Lack of growth in petrol contrasts with distillate fuel oil, where consumption between March and May was up by almost 75,000 bpd compared with 2017, spurred by rising industrial output and strong growth in freight. US freight volumes were up by more than 8 per cent year-on-year in June, according to the US Bureau of Transportation Statistics. Manufacturing output was up by 2.8 per cent in the year to July while mining output, which includes oil and gas drilling, rose by 12.9 per cent.

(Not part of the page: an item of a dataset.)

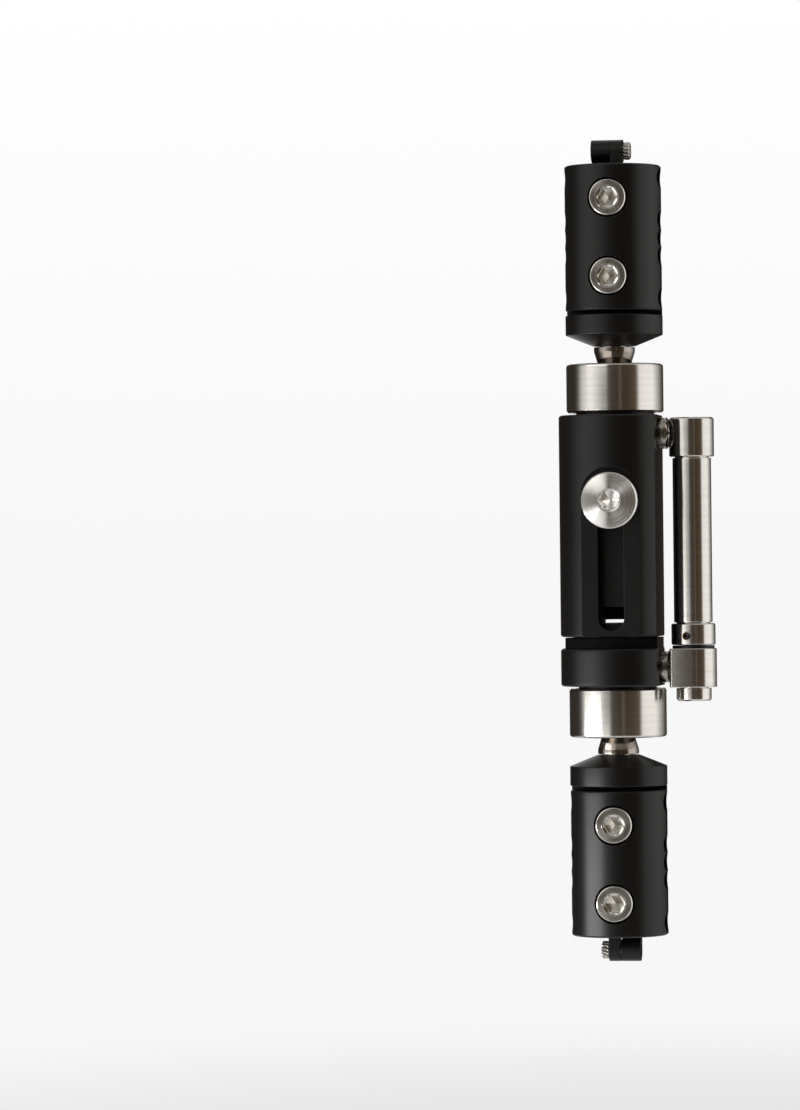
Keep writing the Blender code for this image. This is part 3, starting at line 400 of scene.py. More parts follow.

FILE PHOTO: An aerial view of the Shell Deer Park Manufacturing Complex is seen in Deer Park, Texas, U.S. August 31, 2017. REUTERS/Adrees Latif/File Photo
Shell Deer Park Manufacturing Complex in Texas. US manufacturing output is up. Reuters

Distillate fuel oil and jet fuel accounted for essentially all the growth in fuel consumption in the United States in the March-May period. The EIA forecasts distillate consumption will increase by 170,000 bpd in 2018, while jet fuel will be up by another 30,000 bpd.

Freight growth within the United States remains robust, but in the rest of the world has showed signs of slowing since the start of the year.

Flat-lining domestic petrol consumption coupled with softness in international distillate growth helps explain why benchmark oil prices have pulled back from highs set in May.

Prices are falling to buy back some demand growth, or at least prevent any more being lost.